Request
Quote the material below exactly as written, from the first line to the line that holds "# under the middle of the overall length.", endpoints included.

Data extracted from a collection
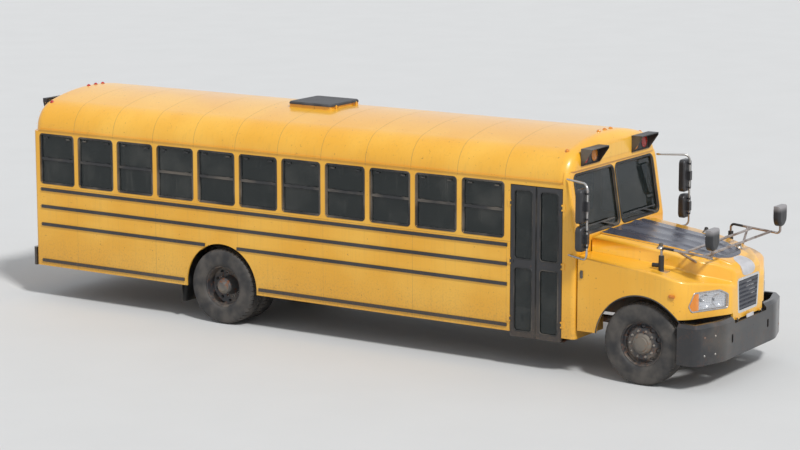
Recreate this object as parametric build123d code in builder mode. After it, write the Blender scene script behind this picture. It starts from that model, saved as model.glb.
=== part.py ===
from build123d import *
import os
from math import asin, atan2, cos, degrees, radians, sin

# School bus with a tilting hood ahead of the cab, at full size.
# Millimetres, +Z up, nose towards -Y, entrance door on the -X side, origin on the ground
# under the middle of the overall length.

# Overall size and stance
overall_length = 10820.0
body_width = 2438.0
wheelbase = 6452.0
front_overhang = 950.0
cowl_setback = 900.0
roof_top_z = 2985.0
skirt_z = 480.0
floor_z = 1060.0
sill_z = 1690.0
window_head_z = 2400.0

body_half = body_width / 2
nose_y = -overall_length / 2
tail_y = overall_length / 2
front_axle_y = nose_y + front_overhang
rear_axle_y = front_axle_y + wheelbase
cowl_y = front_axle_y + cowl_setback

# Clearances
panel_gap = 8.0
seat_gap = 0.3
shaft_clearance = 0.05

# Body shell
wall_thickness = 60.0
skirt_thickness = 25.0
cap_thickness = 40.0
shoulder_radius = 420.0
arch_rise = 529.0
crown_radius = ((body_half - shoulder_radius) ** 2 + arch_rise ** 2 - shoulder_radius ** 2) / (
    2 * (arch_rise - shoulder_radius))
front_corner_depth = 190.0
rear_corner_depth = 110.0
corner_round = 70.0
front_cap_depth = 620.0
rear_cap_depth = 420.0
cap_round = 150.0
windshield_rake = 140.0
windshield_base_z = 1760.0
windshield_head_z = 2600.0
glass_thickness = 6.0

# Windows and doors
window_pitch = 711.0
window_width = 615.0
window_cut = 28.0
driver_window_width = 690.0
front_section = 1000.0
door_width = 760.0
door_head_z = 2390.0
door_foot_z = 420.0
door_thickness = 40.0
rear_door_width = 900.0
rear_door_head_z = 2400.0

# Wheels
tyre_radius = 525.0
tyre_width = 279.0
rim_radius = 286.0
front_track = 2050.0
rear_track = 1830.0
twin_spacing = 330.0
kingpin_half = 880.0
pilot_radius = 110.0
axle_z = tyre_radius

# Chassis
rail_half = 432.0
rail_flange = 80.0
rail_web = 8.0
rail_height = 254.0
rail_top_z = 960.0
bumper_depth = 90.0
rear_bumper_depth = 70.0
rail_front_y = nose_y + bumper_depth
body_rear_y = tail_y - rear_bumper_depth
window_count = int((body_rear_y - cowl_y - front_section) // window_pitch)
rail_rear_y = body_rear_y - wall_thickness
rail_foot_z = rail_top_z - rail_height

# Hood
hood_gap = 22.0
hood_wall = 28.0
hood_rear_y = cowl_y - hood_gap
hood_front_y = front_axle_y - 905.0
fender_half = 1195.0
nose_half = 470.0
fender_corner_y = front_axle_y - 560.0
fender_foot_z = 600.0
lip_z = 895.0
nose_foot_z = 800.0
chin_half = 425.0
arch_radius = 620.0
bumper_low_z = 350.0
bumper_top_z = 860.0
recess_z = 780.0


def station(y):
    """Upright plane across the bus: drawn x is +X, drawn y is +Z, and -extrude goes aft."""
    return Plane(origin=(0, y, 0), x_dir=(1, 0, 0), z_dir=(0, -1, 0))


def lengthwise(x):
    """Upright plane along the bus: drawn x is +Y, drawn y is +Z, and extrude goes to +X."""
    return Plane(origin=(x, 0, 0), x_dir=(0, 1, 0), z_dir=(1, 0, 0))


def arch_points(inset):
    """Half width, spring height, shoulder end and crown height of the roof arch."""
    shoulder = shoulder_radius - inset
    crown = crown_radius - inset
    half = body_half - inset
    lean = asin((half - shoulder) / (crown - shoulder))
    end_x = crown * sin(lean)
    end_z = roof_top_z - crown_radius + crown * cos(lean)
    return half, end_z - shoulder * cos(lean), end_x, end_z


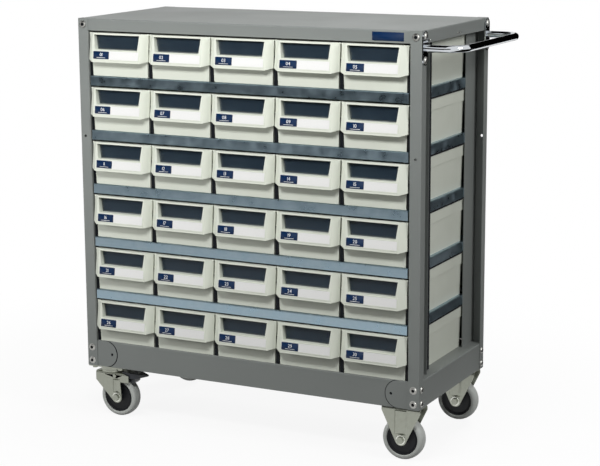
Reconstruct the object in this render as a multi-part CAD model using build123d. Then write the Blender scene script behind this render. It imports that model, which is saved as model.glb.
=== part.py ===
from build123d import *
import math
import os

# Folded steel sheet of the frame
SHEET = 1.5
BEND = 1.5  # inside radius of every fold
MID = SHEET / 2
OVERRUN = 5.0  # how far every cutting tool passes the face it cuts

# Drawer grid, which sets the frame's width and height
ROWS = 6
COLUMNS = 5
COLUMN_PITCH = 164.0
BAY_GAP = 2.0  # from the outermost pitch to the web of a post
OPENING_HEIGHT = 106.5  # from a shelf to the lower edge of the face above it
SHELF_FACE = 23.0
BASE_HEIGHT = 64.0
TOP_FLANGE = 28.0
FRAME_DEPTH = 400.0
WHEEL_DIAMETER = 100.0
HEAD_ROOM = 28.0  # from the top of a wheel to the underside of the frame
CASTER_HEIGHT = WHEEL_DIAMETER + HEAD_ROOM

# Corner posts
POST_FACE = 28.0
POST_LIP = 25.0
POST_WEB = 75.0
POST_RETURN = 15.0
POST_HOLE_DIAMETER = 6.6
POST_HOLE_INSET = 13.0  # from the outer side of the post
POST_HOLE_HEIGHT_SHARE = 0.67  # of the frame's height, above its lower edge

ROW_PITCH = OPENING_HEIGHT + SHELF_FACE
HALF_BAY = COLUMNS * COLUMN_PITCH / 2 + BAY_GAP
HALF_WIDTH = HALF_BAY + POST_FACE
FRAME_HEIGHT = BASE_HEIGHT + ROWS * OPENING_HEIGHT + (ROWS - 1) * SHELF_FACE + TOP_FLANGE
FRAME_BOTTOM = CASTER_HEIGHT
BASE_TOP = FRAME_BOTTOM + BASE_HEIGHT
FRAME_TOP = FRAME_BOTTOM + FRAME_HEIGHT
BAY_TOP = FRAME_TOP - TOP_FLANGE
INNER_HALF = HALF_WIDTH - SHEET  # inside face of the posts' lips
INNER_BACK = FRAME_DEPTH - SHEET  # inside face of the rear posts' faces

# Gusset plates between the front posts and the base
GUSSET_REACH = 83.0  # from the side of the frame
GUSSET_HOLE_DIAMETER = 6.6
GUSSET_HOLE_INSET = 13.4  # from the round end
BASE_FRONT = 2 * SHEET  # the base's front skirt, behind post face and gusset

# Shelves and back panel
SHELF_RELIEF = 3.0  # gap between a shelf's face and the post
SHELF_REAR_FLANGE = 12.0
SHELF_NOTCH = 6.0  # how far the side flanges stop short of the folds
PANEL_FLANGE = 12.0
BACK_FRONT = INNER_BACK - SHEET

# Channels in the base that take the casters
CHANNEL_WIDTH = 104.0
CHANNEL_SHEET = 2.5

# Drawers
WALL = 2.0
RUN_GAP = 0.3  # under a drawer, so that it slides
HEADROOM = 4.2  # over a drawer
SIDE_GAP = 2.0  # between the rims of two drawers
REAR_GAP = 66.0  # from the drawer's rear to the rear of the frame
FACE_SETBACK = 4.0  # drawer's front wall behind the front of the frame
RIM_HEIGHT = 3.0
RIM_PROUD = 1.0
BAND_HEIGHT = 27.0  # wider upper part of the drawer, rim included
BAND_STEP = 3.0
DRAFT = 2.0  # each side, over the drawer's lower part
DRAWER_HEIGHT = OPENING_HEIGHT - HEADROOM - RUN_GAP
DRAWER_REAR = FRAME_DEPTH - REAR_GAP
RIM_HALF = (COLUMN_PITCH - SIDE_GAP) / 2

# Hood on the drawer's front: finger pull, label and window
HOOD_REACH = 20.0  # in front of the drawer's wall, at the hood's lower edge
HOOD_LEAN = 9.0  # how far the panel leans back over the hood's height
HOOD_HEIGHT = 67.5
HOOD_BOTTOM = DRAWER_HEIGHT - HOOD_HEIGHT
HOOD_FACET = 15.5  # width of each slanted side
HOOD_FACET_DEPTH = 14.0
HOOD_CORNER_RISE = 4.0  # lower edge of the slanted sides
HOOD_TAPER = 1.5  # each side, over the hood's height
WINDOW_TOP_BAR = 4.0
WINDOW_HEIGHT = 34.5
WINDOW_SILL = DRAWER_HEIGHT - WINDOW_TOP_BAR - WINDOW_HEIGHT
WINDOW_HALF_TOP = 62.0
WINDOW_HALF_SILL = 58.0
WINDOW_REBATE = 2.0  # how far the wall behind stands in to seat the pane
PANE = 1.6
PANE_GAP = 0.2
LABEL_MARGIN = 7.0  # from the hood's lower edge
LABEL_INSET = 3.5  # from the panel's ends
LABEL_HEIGHT = 19.0
LABEL_THICKNESS = 0.4
LABEL_GAP = 0.2
LABEL_RIM = 1.8
LABEL_RIM_PROUD = 0.6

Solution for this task
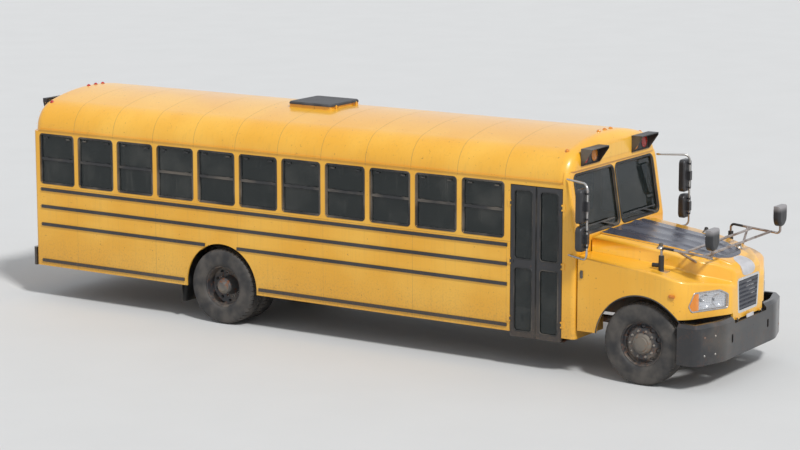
Recreate this object as parametric build123d code in builder mode. After it, write the Blender scene script behind this picture. It starts from that model, saved as model.glb.
=== part.py ===
from build123d import *
import os
from math import asin, atan2, cos, degrees, radians, sin

# School bus with a tilting hood ahead of the cab, at full size.
# Millimetres, +Z up, nose towards -Y, entrance door on the -X side, origin on the ground
# under the middle of the overall length.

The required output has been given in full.